In 2020, President Joe Biden won the popular vote by a seven million vote margin, a clear mandate from the voters about who the next president should be. However, he was just 42,000 votes away from an electoral college loss. According to data scientist David Shor, the electoral college is essentially a four-point burden for Democrats. 

In order to win the electoral college, Democrats need to win the popular vote by about four percent. This held true in 2020, as Joe Biden won the popular vote by 4.4 percent. The main reason for this skew is that despite the impression that the electoral college makes the most populated states the most powerful, it actually props up the least populated states, many of which vote Republican.

The best example of this is Wyoming, the least populated state, vs. California, the most populated state. In Wyoming, 578,000 people equal three electoral votes, the ratio of population per electoral vote is 192,000:1. In California, that same ratio is 718,000:1. Obviously, this is an extreme example, but the same trend plays out nationwide, leading to this four-point mountain democrats must climb, just to win by a small margin in the electoral college. In smaller states, your vote counts more. 

The inverse of this four-point equation occurred in 2016, as Hillary Clinton won by three million votes, and 2.1 percent. She received just 227 electoral votes. 2020 was an exception to the rule. We are a nation of close elections, and a four-point swing makes a massive difference. For the foreseeable future, the electoral college will require Democrats to win big, and require Republicans to not lose by too much.

The Senate

The same issue hurts Democrats in the Senate, and on an even more extreme scale. Using our most populated vs. least populated state example, in California there is one senator per 19,750,000 people. In Wyoming, that ratio is 279,000 per senator. A voter in Wyoming is 70x more represented than California voters. To put it another way, if 279,000 was the minimum threshold per senator, California would have 70 senators, and Maryland would have 21. Instead, every state has two senators.
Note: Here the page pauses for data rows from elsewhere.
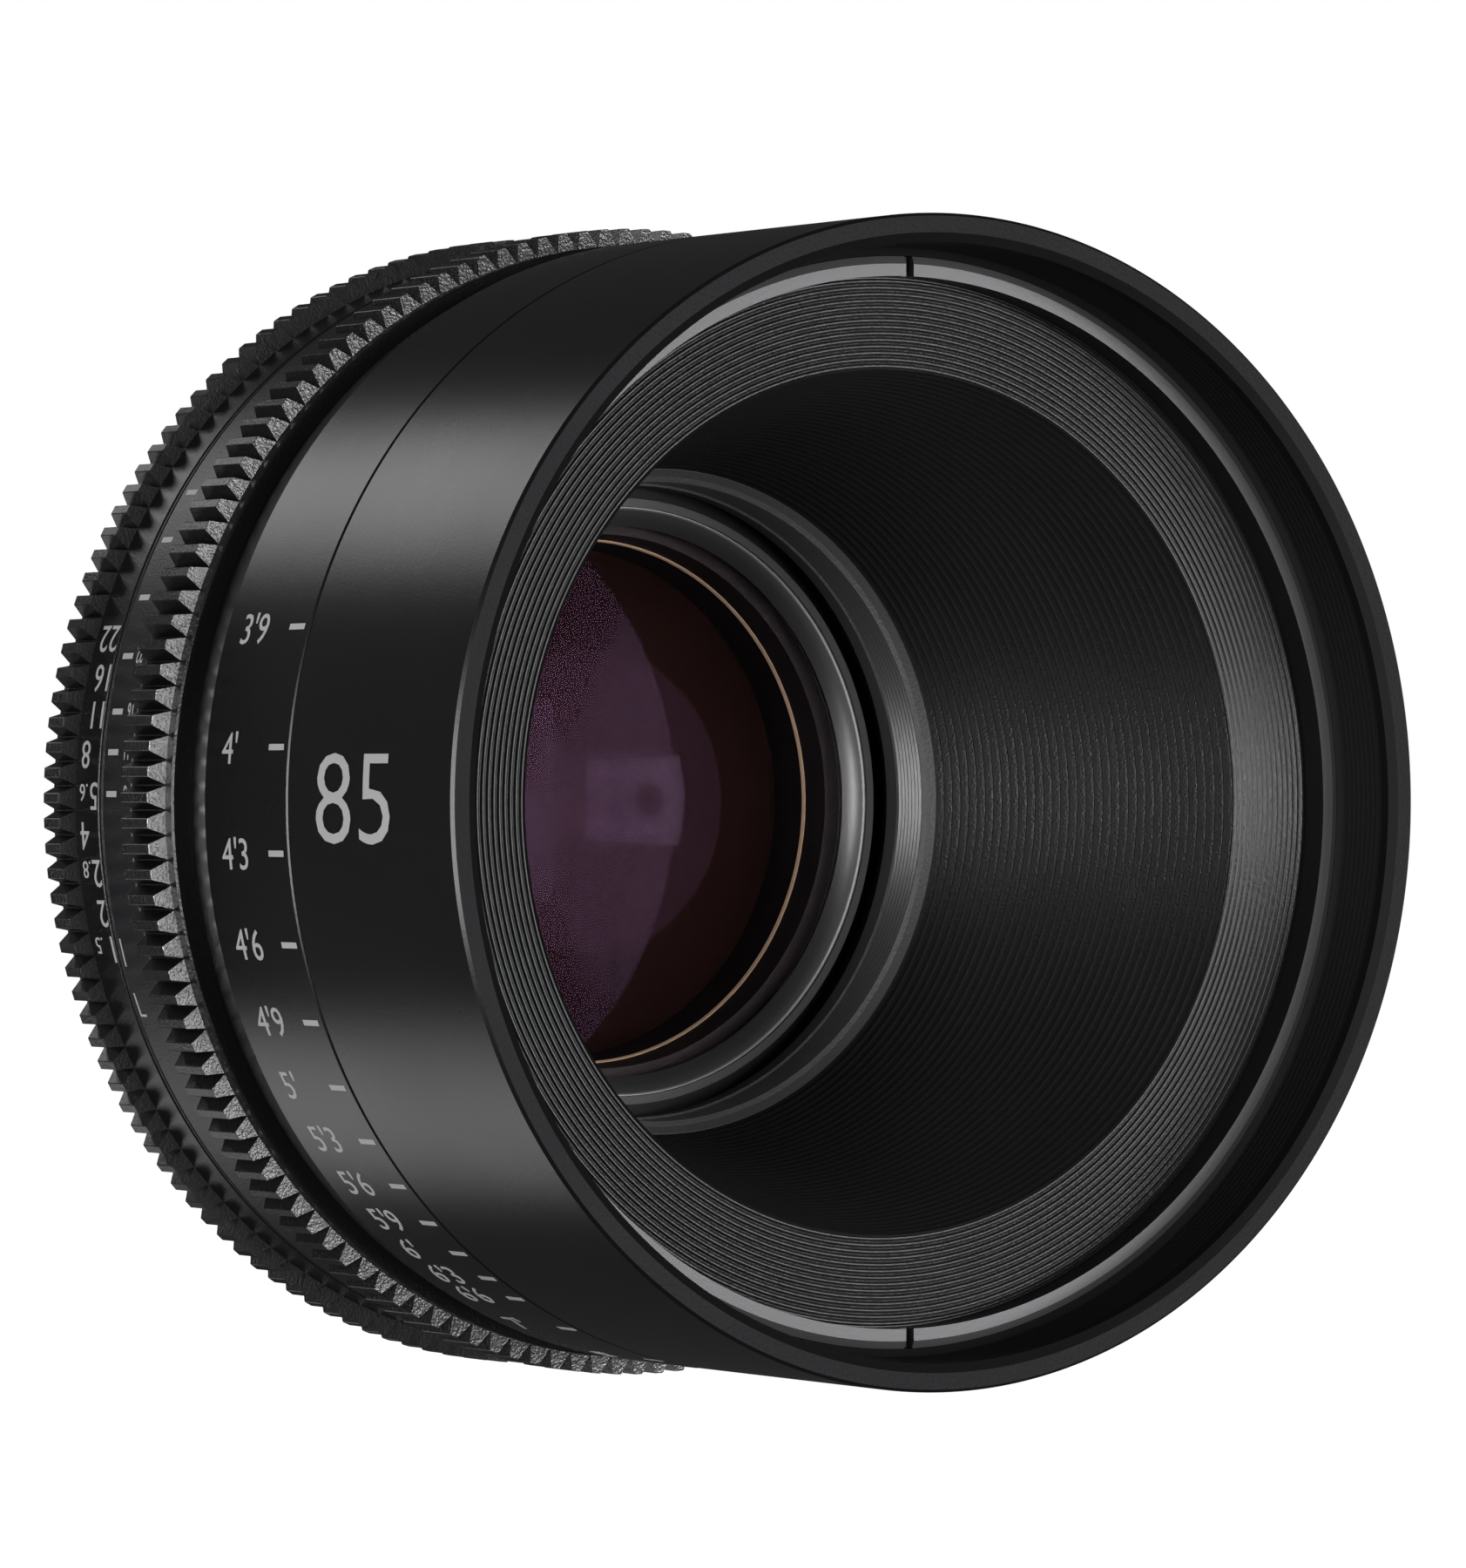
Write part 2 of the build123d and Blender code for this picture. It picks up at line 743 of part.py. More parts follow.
with BuildPart() as front_cell:
    with BuildSketch(turning):
        with BuildLine():
            Polyline(
                (cell_outer, cell_front),
                (cell_outer, cell_end),
                (lip_inner, cell_end),
                (lip_inner, cell_lip_start),
                (second_glass_radius + seat_gap, cell_lip_start),
                (second_glass_radius + seat_gap, second_bore_start),
                (front_glass_radius + seat_gap, second_bore_start),
                (front_glass_radius + seat_gap, retainer_rear + seat_gap),
                (retainer_outer + seat_gap, retainer_rear + seat_gap),
                (retainer_outer + seat_gap, cell_front),
                close=True,
            )
        make_face()
    revolve(axis=Axis.Y)

front_cell.part.label = "front_cell"
export_step(front_cell.part, "parts/front_cell.step")

# Bevelled ring that holds the front element
bevel_land = 0.2

with BuildPart() as front_retainer:
    with BuildSketch(turning):
        with BuildLine():
            Polyline(
                (bevel_inner, retainer_rear),
                (retainer_outer, retainer_rear),
                (retainer_outer, retainer_front),
                (retainer_outer - bevel_land, retainer_front),
                (bevel_inner, retainer_rear - bevel_lip),
                close=True,
            )
        make_face()
    revolve(axis=Axis.Y)

front_retainer.part.label = "front_retainer"
export_step(front_retainer.part, "parts/front_retainer.step")

# Spacer between the first and second elements
with BuildPart() as front_spacer:
    with BuildSketch(turning):
        with BuildLine():
            Polyline(
                (front_glass_radius - bevel_lip, front_rear_edge + cement_gap),
                (front_glass_radius - bevel_lip, spacer_end),
                (spacer_inner, spacer_end),
                (front_glass_radius - 2 * cell_lip, front_rear_edge + cement_gap),
                close=True,
            )
        make_face()
    revolve(axis=Axis.Y)

front_spacer.part.label = "front_spacer"
export_step(front_spacer.part, "parts/front_spacer.step")

# Glass elements, front to rear
elements = {
    "front_element": (
        front_vertex, front_thickness, front_curve, front_rear_curve, front_glass_radius, front_glass_radius
    ),
    "second_element": (
        second_vertex, second_thickness, second_curve, second_rear_curve,
        second_glass_radius, second_glass_radius,
    ),
    "third_element": (
        third_vertex, third_thickness, third_curve, third_rear_curve, third_glass_radius, third_clear_radius
    ),
    "fourth_element": (
        fourth_vertex, fourth_thickness, fourth_curve, doublet_curve, rear_glass_radius, rear_glass_radius
    ),
    "fifth_element": (
        fifth_vertex, fifth_thickness, doublet_curve, fifth_rear_curve, rear_glass_radius, rear_glass_radius
    ),
    "rear_element": (
        last_vertex, last_thickness, last_curve, last_rear_curve, last_glass_radius, last_glass_radius
    ),
}

for element_name, sizes in elements.items():
    with BuildPart() as element:
        with BuildSketch(turning):
            glass_outline(*sizes)
        revolve(axis=Axis.Y)

    element.part.label = element_name
    export_step(element.part, f"parts/{element_name}.step")

# Middle cell with the third element, seated on the step of the hub
third_edge = third_vertex + third_thickness + sag(third_rear_curve, third_clear_radius)
mid_lip = 0.6

with BuildPart() as mid_cell:
    with BuildSketch(turning):
        with BuildLine():
            Polyline(
                (third_glass_radius + seat_gap, mid_start),
                (cell_outer, mid_start),
                (cell_outer, hub_step),
                (mid_outer, hub_step),
                (mid_outer, hub_rear),
                (third_clear_radius + mid_lip, hub_rear),
                (third_clear_radius + mid_lip, third_edge + cement_gap),
                (third_glass_radius + seat_gap, third_edge + cement_gap),
                close=True,
            )
        make_face()
    revolve(axis=Axis.Y)

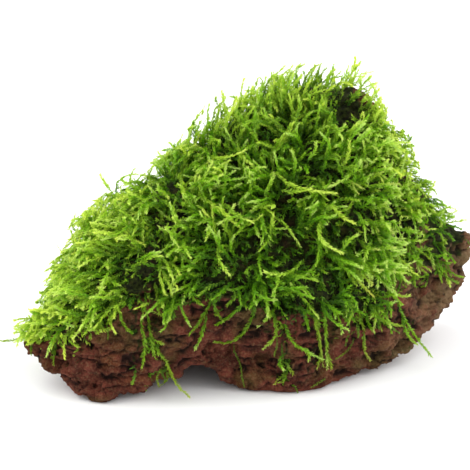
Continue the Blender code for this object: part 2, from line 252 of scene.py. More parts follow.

The current senate is a great reflection of how hard it is for Democrats to enact legislation supported by large majorities. The senate is currently split 50-50, and Vice President Kamala Harris serves as the tiebreaker. In a true democracy, the percentage of the population represented by each 50 senator group would be close to 50%. 

This “equal” split leads to 50 Democratic senators representing 186,902,361 individuals. Meanwhile, the Republican 50 represents only 143,857,375 people — a gap of 43,044,986. These figures are derived from the 2020 census, and in states where one senator from each party exists, each side received the entire population. This gap is growing. In 2019, this same population using census estimates would have led to a roughly 41,549,808 gap according to Vox.

The improper apportionment of the Senate was historically wielded by the pro-slavery southern states to block anti-slavery legislation. The same process occurred with Civil Rights legislation. It continues today, as unanimous Republican opposition on most of the Biden agenda means legislation is only progressive as the most conservative Democrat, in this case West Virginia senator Joe Manchin. If every senate vote counted the same, there would be a substantial Democratic majority, instead of the fragile 50-50 split that exists.

The House of “Representatives”

There are a variety of issues that exist in the House, but key among them are gerrymandering, and how that process denies the will of the majority. After the once-per-decade census, Congressional district lines are redrawn to accommodate population changes. Sadly, this process often leads to politicians picking their voters, and not the other way around. 

To be clear, Republicans are not the only ones who gerrymander. In states like Maryland, Illinois, and New York, the Congressional delegation does not match the population. What prevents this from being a “both sides” issue, as the media tries to make it, is that congressional Democrats support legislation to end partisan gerrymandering and have voluntarily established citizen or bipartisan commissions in some states they control. 

Polling and elections analyst Dave Wasserman of the Cook Political Report projects that Republicans have the ability to win a House majority in the 2022 elections through using their redistricting power alone. 

The other House bias against Democrats is the Median District bias. According to Center for Politics, the Median District bias is as follows: if you lined up all the districts from most Democratic to most Republican, the median House district would be directly in the middle: number 218 out of 435 if no third party or independent candidates won seats. 

For example, in 2018, In 2018, Democrats won the national popular vote by 8.6% (53.4% to 44.8%). Democrat Josh Harder won the median House district, California’s 10th, by 4.6% (52.3 to 47.7). If the whole nation voted 4.7% more Republican, Democrats would have lost CA-10 and control of the House while winning the national popular vote by 3.9%. Republicans had a 3.9% Median District Bias.

The Supreme Court

This issue is a product of the other antidemocratic institutions. When presidents who didn’t win the popular vote appoint Supreme Court justices confirmed by a senate population that does not represent that majority, you have an antidemocratic court. 

Three of the nine justices fit this definition, all of them appointed during the Trump years. One of these three filled a seat that Republicans refused to consider former president Obama’s nominee for. Another was appointed when voting already began. The third of these three was accused of sexual asault at his job interview. Two other justices were appointed by George W. Bush, forming the majority that appears poised to make abortion rights dependent on the state a person lives in. 

These structures are how a party that has won the popular vote one time since 1992 can exercise a 6-3 majority on the most important court in the country. This is how abortion rights, something with broad public support, can be restricted and rolled back. Oftentimes during the Trump years, Chief Justice John Roberts would side with the four liberal justices, blocking his more extreme colleagues. Justice Amy Coney Barrett is new to the court, but her existence on the court makes it possible for the Roberts influence to dissipate.

America’s systematic bent against Democrats often leads to issues with broad public support not becoming law. In turn, this fosters cynicism and a lack of faith in the democratic process. As a country that places the title “leader of the free world” on its president, and refers to itself as a “beacon of democracy,”we need to live up to our rhetoric.